Oxide-in-Oxide Ga2O3-Containing Glass-Ceramics: from Bulks to Thin-Film Devices

My group is working on bulk oxides with incorporated Ga-oxide nanophases which can be induced by Thermal Treatment (TT). This material is originally a basically amorphous glass produced by melt-quenching technique starting from SiO2 (45% mol), GeO2 (25%), Ga2O3 (20%) and alkaly-oxides (10%). After TT, the nanostructured material shows interesting optical properties related to the Ga2O3 bandgap. Similar electric response are expected. However, the related properties cannot be exploited and controlled in bulk because of the high resistivity of the matrix (mainly SiO2).

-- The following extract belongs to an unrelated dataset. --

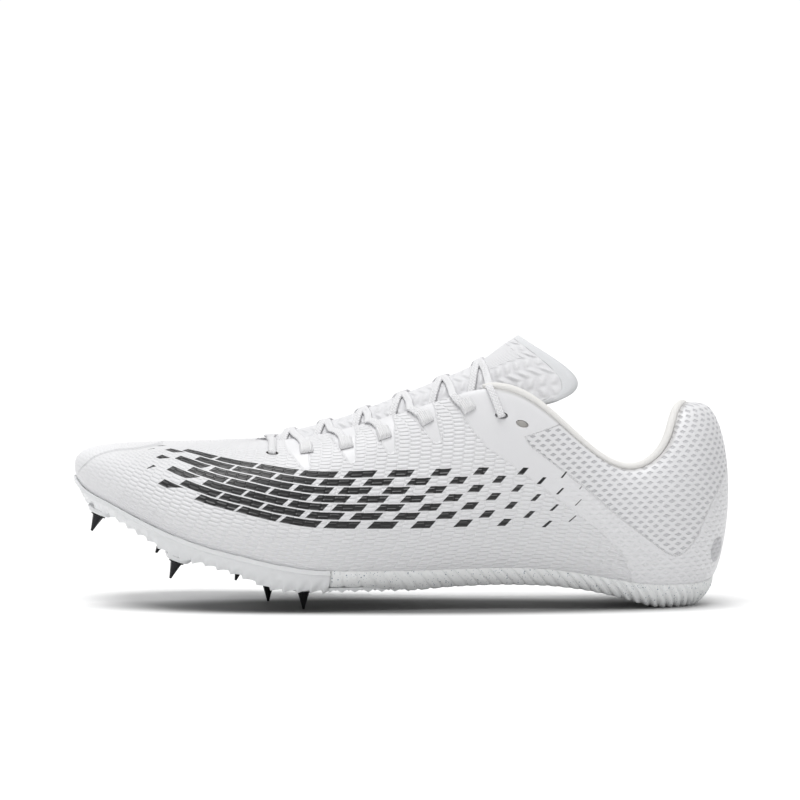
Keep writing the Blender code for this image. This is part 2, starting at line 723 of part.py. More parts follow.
def lace_bar(surface, start, end):
    """A flat bar from hole to hole, held clear of tongue and upper."""
    need = LACE_THICKNESS / 2 + LACE_CLEARANCE
    lift = Vector((0, 0, 1))
    short = (end - start).normalized() * LACE_WIDTH * 1.75
    start, end = start + short, end - short
    path = []
    for t in np.linspace(0, 1, 8):
        p = start.lerp(end, float(t))
        hit = surface.ray_cast(Vector((p.x, p.y, INSTEP_HEIGHT * 2)), -lift)[0]
        if hit is not None:
            p = Vector((p.x, p.y, max(p.z, hit.z) + need))
        for _ in range(6):
            near, _, _, distance = surface.find_nearest(p)
            if distance >= need:
                break
            away = (p - near).normalized() if distance > 1e-6 else lift
            if away.z < 0:
                away = -away
            p = near + away * need * 1.02
        path.append(p)
    sections = []
    for i, p in enumerate(path):
        ahead = (path[min(i + 1, len(path) - 1)] - path[max(i - 1, 0)]).normalized()
        near = surface.find_nearest(p)[0]
        away = (p - near).normalized()
        away = (away - ahead * away.dot(ahead)).normalized()
        wide = ahead.cross(away)
        loop = []
        for across, high in ((-1, -1), (1, -1), (1, 1), (-1, 1)):
            loop.append(p + wide * across * LACE_WIDTH / 2 + away * high * LACE_THICKNESS / 2)
        sections.append(loop)
    return sections


def build_laces(upper_surface, tongue, holes, finish):
    mesh = tongue.data
    points = [v.co.copy() for v in mesh.vertices]
    faces = [tuple(p.vertices) for p in mesh.polygons]
    tongue_surface = BVHTree.FromPolygons(points, faces)
    joined_points, joined_faces = list(points), list(faces)
    upper_points, upper_faces = upper_surface
    offset = len(joined_points)
    joined_points += upper_points
    joined_faces += [tuple(offset + k for k in f) for f in upper_faces]
    surface = BVHTree.FromPolygons(joined_points, joined_faces)
    for k in range(LACED_HOLES - 1):
        there = lace_bar(surface, holes["outer", k], holes["inner", k + 1])
        back = lace_bar(surface, holes["inner", k], holes["outer", k + 1])
        cross = loft("lace_cross_%d" % (k + 1), there, finish, smooth=False)
        other = loft("lace_cross_%d_cutter" % (k + 1), back, finish, smooth=False)
        boolean(cross, "UNION", as_cutter(other))


def build():
    for old in list(bpy.data.objects):
        bpy.data.objects.remove(old, do_unlink=True)
    film = material("coated_mesh", (0.90, 0.90, 0.90), 0.45)
    edge = material("binding_knit", (0.88, 0.87, 0.85), 0.85)
    padded = material("tongue_mesh", (0.88, 0.88, 0.88), 0.80)
    foam = material("speckled_foam", (0.84, 0.85, 0.85), 0.75)
    clear = material("clear_plate", (0.78, 0.80, 0.82), 0.25)
    lining = material("insole_cloth", (0.80, 0.80, 0.80), 0.90)
    steel = material("black_spike", (0.02, 0.02, 0.02), 0.35, 0.6)
    cord = material("lace_weave", (0.90, 0.90, 0.90), 0.80)

    holes, ends = {}, {}
    for side in ("outer", "inner"):
        for i, row in enumerate(EYELETS):
            hole = dict(zip(EYELET_COLUMNS, row))
            below = hole[side + "_below"]
            holes[side, i] = eyelet_frame(hole["along"], below * INSTEP_HEIGHT, side)
            high = min(below, LACE_BELOW) * INSTEP_HEIGHT
            ends[side, i] = Vector(eyelet_frame(hole["along"], high, side)[0])
    upper, upper_surface = build_upper(film)
    boolean(upper, "DIFFERENCE", build_slots(list(holes.values())))
    build_binding(edge)
    tongue = build_tongue(padded)
    build_insole(lining)
    build_midsole(foam)
    build_plate(clear)
    for row in SPIKES:
        build_spike(row, steel)
    build_laces(upper_surface, tongue, ends, cord)


build()
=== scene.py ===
# %% [markdown]
# A track spike shoe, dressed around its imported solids. The frame gives every solid at its real
# size and place in metres, so each new piece below is made where its solid already stands.

# %% Load the frame
import math

import bmesh
import bpy
import numpy as np
from mathutils import Matrix, Vector
from mathutils.bvhtree import BVHTree


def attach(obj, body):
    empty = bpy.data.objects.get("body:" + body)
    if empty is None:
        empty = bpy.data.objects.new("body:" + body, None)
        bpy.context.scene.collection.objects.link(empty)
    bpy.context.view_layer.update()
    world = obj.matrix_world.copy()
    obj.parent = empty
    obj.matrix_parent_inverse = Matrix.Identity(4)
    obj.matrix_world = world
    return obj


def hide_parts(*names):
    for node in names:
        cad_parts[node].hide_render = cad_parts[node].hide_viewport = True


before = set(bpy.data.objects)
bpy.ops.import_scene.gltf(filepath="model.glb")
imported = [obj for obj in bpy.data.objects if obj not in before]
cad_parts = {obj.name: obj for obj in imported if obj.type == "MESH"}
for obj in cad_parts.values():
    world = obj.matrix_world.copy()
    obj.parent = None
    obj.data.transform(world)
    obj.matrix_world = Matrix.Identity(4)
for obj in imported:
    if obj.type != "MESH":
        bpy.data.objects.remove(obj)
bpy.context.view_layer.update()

# %% [markdown]
# A product picture like this is taken with a long lens from low down, so near and far sides keep
# almost the same scale. The camera looks along +Y at the outer side, a few degrees above level.

# %% Camera
VIEW_RISE = math.radians(2.6)
LENS = 150
SENSOR = 36
PICTURE_WIDTH = 0.3508
AIM = Vector((0.0002, 0.0, 0.0889))
view_distance = PICTURE_WIDTH * LENS / SENSOR
camera_data = bpy.data.cameras.new("camera")
camera_data.lens = LENS
camera_data.sensor_width = SENSOR
camera = bpy.data.objects.new("camera", camera_data)
bpy.context.scene.collection.objects.link(camera)
camera.location = AIM + view_distance * Vector((0, -math.cos(VIEW_RISE), math.sin(VIEW_RISE)))
camera.rotation_euler = (math.pi / 2 - VIEW_RISE, 0, 0)
bpy.context.scene.camera = camera
print("camera distance", round(view_distance, 3))

# %% [markdown]
# The last is the form a shoe is built over. Its numbers are the same named sizes and shares as
# in the solids: a seam line where upper meets sole, a rim line round throat and collar, and a
# profile that climbs from one to the other.

# %% Sizes of the last
LENGTH = 0.2885
BALL_WIDTH = 0.094
HEEL_WIDTH = 0.062
THROAT_WIDTH = 0.046
COLLAR_WIDTH = 0.054
INSTEP_HEIGHT = 0.0970
HEEL_HEIGHT = 0.0880
TOE_SPRING = 0.050
SOLE_STACK = 0.0100
HEEL_BULGE = 0.0073
WALL = 0.0016
FIT = 0.0003
PLATE_LIP = 0.0013
seam_start = -LENGTH / 2 + PLATE_LIP
seam_length = LENGTH - PLATE_LIP - HEEL_BULGE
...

The goal of my Ph.D. activity is to investigate whether and how the nanostructure and the physical response of this material system are modified when implemented in thin-film form and to study it in (micro-)electronic devices for various applications, including memresistive artificial synapses (tested positively) and wavelenght-selective light detectors. A previous work showed that the As Deposited (AD) films already present some nanostructures, especially on the surface, and that such nanostructures can really influence the electric conduction of the whole film. What it has not proved till now is that such nanostructures are indeed crystalline Ga-oxide regions as in the bulk, either gamma-Ga2O3 or LiGa5O8. In this contribution I would like to present a preliminary view of the work proving that such phase can form in films under specific TT conditions (time and duration), independently of the film thickness. To do so, I will show both data collected at the Elettra synchrotron and laboratory-based XRD experiments on films with different thickness and treated for different times or temperatures. These data are also supported by a change in the surface morphology, as documented through atomic force microscopy images.